Michael Schwickert, detido anteontem em Fortaleza, vendia espécimes brasileiros para museus na Europa

PF prende alemão suspeito de traficar fóssil

Manuel Cunha/"O Povo"
Peixe fossilizado apreendido com Michael Schwickert, suspeito de tráfico de fósseis


KAMILA FERNANDES
DA AGÊNCIA FOLHA, EM FORTALEZA

CLAUDIO ANGELO
EDITOR-ASSISTENTE DE CIÊNCIA

Suspeito de ser o maior traficante internacional de fósseis em ação no Brasil, o geólogo e paleontólogo alemão Michael Lothar Günther Schwickert foi preso anteontem em Fortaleza.
Schwickert já tinha prisão decretada desde o dia 25 de abril, mas apenas ao tentar renovar o visto de permanência no país, na sede da Polícia Federal no Ceará, em Fortaleza, ele foi preso.
O alemão não quis conceder entrevista e não constituiu advogado para representá-lo. Em depoimento à PF, disse ser inocente.
Ao mesmo tempo em que Schwickert era preso, a polícia apreendeu, no município de Milagres (487 km de Fortaleza), 1.740 fósseis que seriam exportados pelo alemão para a Europa.
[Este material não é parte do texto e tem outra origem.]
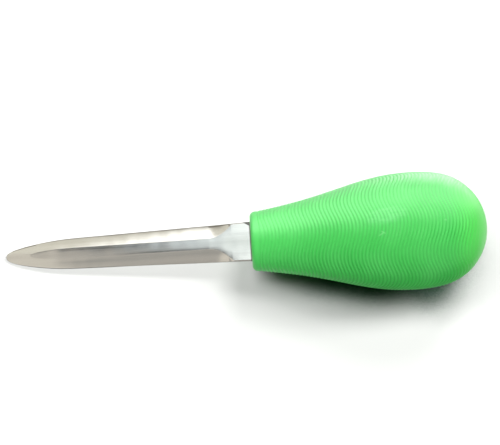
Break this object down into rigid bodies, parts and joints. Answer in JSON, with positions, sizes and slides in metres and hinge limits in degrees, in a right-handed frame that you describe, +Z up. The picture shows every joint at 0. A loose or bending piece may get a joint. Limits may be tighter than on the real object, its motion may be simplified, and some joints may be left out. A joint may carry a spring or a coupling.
{
  "type": "oyster knife",
  "caption": "Oyster knife: a blunt, double-bevelled steel blade with a leaf-shaped point, fixed in a pear-shaped moulded handle with wavy grip ridges.",
  "frame": {"origin": "centre of the footprint of the knife as it lies on a table: on the surface, under the middle of its length and width", "axes": "+X runs from the blade's point to the butt of the handle, +Y across the blade, +Z up from the table; the knife lies blade flat, on its point and the handle's belly, so its own axis climbs about 8.4 degrees towards +X"},
  "size_m": [0.1976, 0.0488, 0.0499],
  "materials": {
    "blade_steel": "hand-polished stainless steel with fine grinding lines",
    "handle_plastic": "satin green polypropylene with moulded ridges"
  },
  "bodies": {
    "root": {"blade": "blade_steel", "handle": "handle_plastic"}
  },
  "joints": []
}
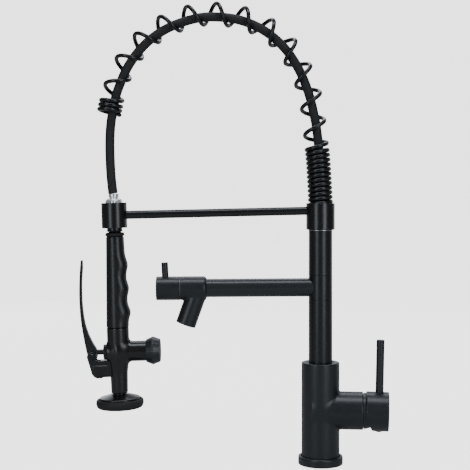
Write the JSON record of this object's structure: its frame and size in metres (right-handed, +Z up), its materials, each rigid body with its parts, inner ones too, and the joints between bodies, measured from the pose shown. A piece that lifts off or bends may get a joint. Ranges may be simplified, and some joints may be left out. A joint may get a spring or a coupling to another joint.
{
  "type": "spring kitchen faucet",
  "caption": "Single-lever kitchen faucet with a spring-supported hose, docked trigger spray and a second swivelling pot-filler spout with its own quarter-turn valve.",
  "frame": {"origin": "centre of the body's flat underside, on the column axis, where the body meets the deck", "axes": "+Z up along the column, -X towards the spouts and the spray, mixer handle on the +X side, -Y towards the user's view in the picture"},
  "size_m": [0.3693, 0.0595, 0.5497],
  "materials": {
    "black_satin": "satin black coating on brass",
    "black_gloss": "glossy black coating on spring steel",
    "black_grip": "satin black moulded grip",
    "rubber": "matt black rubber",
    "chrome": "polished",
    "steel": "brushed",
    "brass": "machined",
    "white_plastic": "moulded"
  },
  "bodies": {
    "mixer_body": {"base_ring": "black_satin", "base_gasket": "rubber", "body": "black_satin", "cartridge": "white_plastic", "cartridge_nut": "brass", "bonnet_dome": "black_satin", "column_bush": "black_grip", "column_grub_screw": "steel"},
    "temperature_rotor": {"cartridge_rotor": "white_plastic", "spindle_pin": "steel"},
    "mixer_handle": {"mixer_spindle": "steel", "handle_hub": "black_satin", "handle_lever": "black_satin", "handle_set_screw": "steel", "handle_index_cap": "black_gloss"},
    "column": {"column_core": "brass", "spout_seal_upper": "rubber", "spout_seal_lower": "rubber", "lower_column": "black_satin", "upper_column": "black_satin", "clamp_washer": "steel", "top_clamp": "black_satin", "clamp_grub_screw": "steel", "hose_nipple": "brass", "support_rod": "black_satin", "dock_ring": "black_satin", "dock_liner": "black_grip", "support_spring": "black_gloss", "hose": "rubber"},
    "spout": {"spout_sleeve": "black_satin", "spout_tube": "black_satin", "spout_valve_body": "black_satin", "spout_nozzle": "black_satin", "aerator": "steel", "spout_valve_core": "brass", "seam_ring": "steel"},
    "spout_knob": {"spout_knob": "black_satin", "spout_knob_pin": "black_satin", "spout_valve_spindle": "brass"},
    "spray": {"hose_ferrule": "chrome", "hose_swivel_nut": "chrome", "spray_connector": "black_satin", "neck_o_ring": "rubber", "grip": "black_grip", "spray_valve_body": "black_satin", "gland_nut": "black_satin", "bonnet_cap_nut": "black_satin", "valve_spring": "steel", "spray_dish": "black_satin", "spray_plate": "black_grip", "bumper_ring": "rubber", "lever_yoke": "black_satin", "pivot_screw": "black_satin"},
    "trigger": {"trigger_lever": "black_satin"},
    "valve_stem": {"valve_stem": "black_satin", "valve_poppet": "rubber"}
  },
  "joints": [
    {"name": "temperature_turn", "type": "hinge", "parent": "mixer_body", "child": "temperature_rotor", "pos_m": [0, 0, 0.0635], "axis": [0.9945, -0.1045, 0], "range_deg": [-45, 45]},
    {"name": "flow_tilt", "type": "hinge", "parent": "temperature_rotor", "child": "mixer_handle", "pos_m": [0.05012, -0.00527, 0.0635], "axis": [0.1045, 0.9945, 0], "range_deg": [0, 24]},
    {"name": "column_swivel", "type": "hinge", "parent": "mixer_body", "child": "column", "pos_m": [0, 0, 0.1], "axis": [0, 0, 1], "continuous": true},
    {"name": "spout_swivel", "type": "hinge", "parent": "column", "child": "spout", "pos_m": [0, 0, 0.2095], "axis": [0, 0, 1], "continuous": true},
    {"name": "spout_valve_turn", "type": "hinge", "parent": "spout", "child": "spout_knob", "pos_m": [-0.18, 0, 0.20824], "axis": [1, 0, 0.007], "range_deg": [0, 90]},
    {"name": "spray_dock", "type": "slide", "parent": "column", "child": "spray", "axis": [0.0311, 0, -0.9995], "range_m": [0, 0.08], "stiffness_N_per_m": 60, "springref_m": -0.25, "deforming": ["support_spring", "hose"]},
    {"name": "trigger_squeeze", "type": "hinge", "parent": "spray", "child": "trigger", "pos_m": [-0.2714, 0, 0.12731], "axis": [0, 1, 0], "range_deg": [0, 13], "stiffness_Nm_per_rad": 4, "springref_deg": -5.73},
    {"name": "stem_push", "type": "slide", "parent": "spray", "child": "valve_stem", "axis": [0.9995, 0, 0.0311], "range_m": [0, 0.00164], "deforming": ["valve_spring"]}
  ],
  "couplings": [
    {"joint": "stem_push", "follows": "trigger_squeeze", "m_per_rad": 0.0072}
  ]
}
A maioria dos espécimes era composta de peixes e insetos do Período Cretáceo (144 milhões a 65 milhões de anos atrás).
A prisão dele foi motivada por outra apreensão de fósseis, em novembro do ano 2000, na bacia do Araripe, que fica na divisa entre Ceará, Pernambuco e Piauí (leia texto à direita). Na época, 20 mil peças foram encontradas.
Tráfico de fósseis é considerado crime contra o patrimônio cultural. Se condenado, Schwickert pode ter de cumprir pena de prisão de seis meses a três anos e, depois, ser expulso do Brasil.

Especialista
A prisão do alemão, que estava sendo investigado desde 1995, vai além de um simples caso de polícia: Schwickert, 45, é um dos "dealers" (comerciantes) de fósseis mais ilustres da Europa. Sua empresa, a MS-Fossil, na cidade de Sulzbachtal (no Estado da Renânia-Palatinado, oeste do país), fornece espécimes para instituições de pesquisa renomadas, como os museus de história natural de Paris e de Berlim.
Este último comprou de Schwickert em 2000, com nota fiscal e tudo, uma coleção de insetos fossilizados da formação Santana (uma das formações cretáceas do Araripe), vários deles ainda não descritos pela ciência.
Até aquele ano, a MS-Fossil concedia a qualquer pessoa -mediante uma contribuição em marcos alemães equivalente a R$ 10 mil- o direito de batizar insetos fósseis brasileiros. Bastava, para isso, enviar um e-mail (para msfossil@t-online.de).
A polícia e o DNPM (Departamento Nacional da Produção Mineral) acreditam que Schwickert seja a ponta de uma quadrilha internacional que envolveria até pesquisadores brasileiros.
A maior dificuldade encontrada pela polícia para prendê-lo em flagrante era o modo como Schwickert enviava os fósseis ao exterior. Ele fazia isso por meio de contêineres em navios, sob o disfarce de pedras e calcário. Geralmente ele usava os portos de Recife e do Rio de Janeiro, segundo o delegado Cauby Batista Lima, da Polícia Federal do Ceará.
Em entrevista à Folha em dezembro de 2000, Schwickert disse que nunca havia tocado um fóssil brasileiro para exportação. "Como você sabe, eu sou uma pessoa conhecida na Alemanha e não posso me arriscar a fazer nada contra a lei", disse.
A Folha apurou que a polícia quer tentar obter do geólogo informações sobre como os fósseis brasileiros são "esquentados" no exterior e passam a integrar coleções legalmente, com nota fiscal.
Países como a Europa e os EUA têm legislações que permitem a venda de material paleontológico, especialmente vindo de fora, mas proíbem a exploração de determinados sítios que ainda podem render espécimes importantes para estudo científico.
Tanto a PF quanto o DNPM querem também entender como agem os contrabandistas na região, que chegam a comprar fazendas em áreas ricas em fósseis e lançar mão de recursos como "mulas". "Ele contratava um trabalhador rural que foi quatro vezes à Alemanha para fazer curso de preparação de fósseis", disse o geólogo José Artur de Andrade, do DNPM do Crato.